As the Coronavirus pandemic continues to cause great feelings of worry, fear and uncertainty, it’s more important than ever that everyone remains well informed over the appropriate steps that need to be taken.
The challenges facing both the authorities and the general public are vast and varied, as every effort is made to restrict the spread of the virus and protect the health of as many people as possible. In the UK, prime minister Boris Johnson announced an initial three-week lockdown on March 23rd, and it seems inevitable that protective measures will remain in place for much longer.
For the majority of the UK, that means staying at home as much as possible, only venturing out for essential supplies and taking one form of outdoor exercise per day. But what about the non-UK nationals currently residing on these shores?
Data from the Higher Education Statistics Agency reveals there were 485,645 international students in the UK for the 2018-19 academic year. Assuming that number remains largely the same 12 months on, that’s almost half a million people living away from home and potentially worrying about what the Covid-19 outbreak means for them. Here are a few key pieces of information as well as advice on the best course of action in these troubling times.
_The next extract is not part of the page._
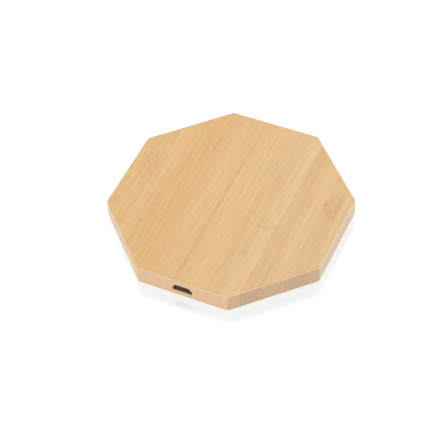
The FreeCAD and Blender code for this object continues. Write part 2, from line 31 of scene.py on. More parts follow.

Visas will not be revoked and extensions will be granted
The Home Office and UK Visas and Immigration have published advice for Tier 2, 4 and 5 sponsors that their visas will not be withdrawn if they are studying from home or self-isolating. Furthermore, the Home Office has announced that all foreign nationals in the UK will be granted visa extensions until May 31st.
Seek legal advice if necessary
In these unprecedented times, it stands to reason that international students may wish to gain a further understanding of their position. Getting in touch with a specialist immigration lawyer may help to clarify the situation, as experts in the field should be able to offer sound, impartial advice on your rights and the options open to you.
Avoid travelling home
Government advice is to stay put as much as possible and avoid non-essential travel. Although the desire to return home is perfectly natural and understandable, remaining within halls of residence is the best course of action to curb the spread of the virus. If students do opt to go home, it’s likely they will have to quarantine themselves for a period of two to three weeks to guard against the possibility of passing the virus on to somebody else in the event that they are a carrier.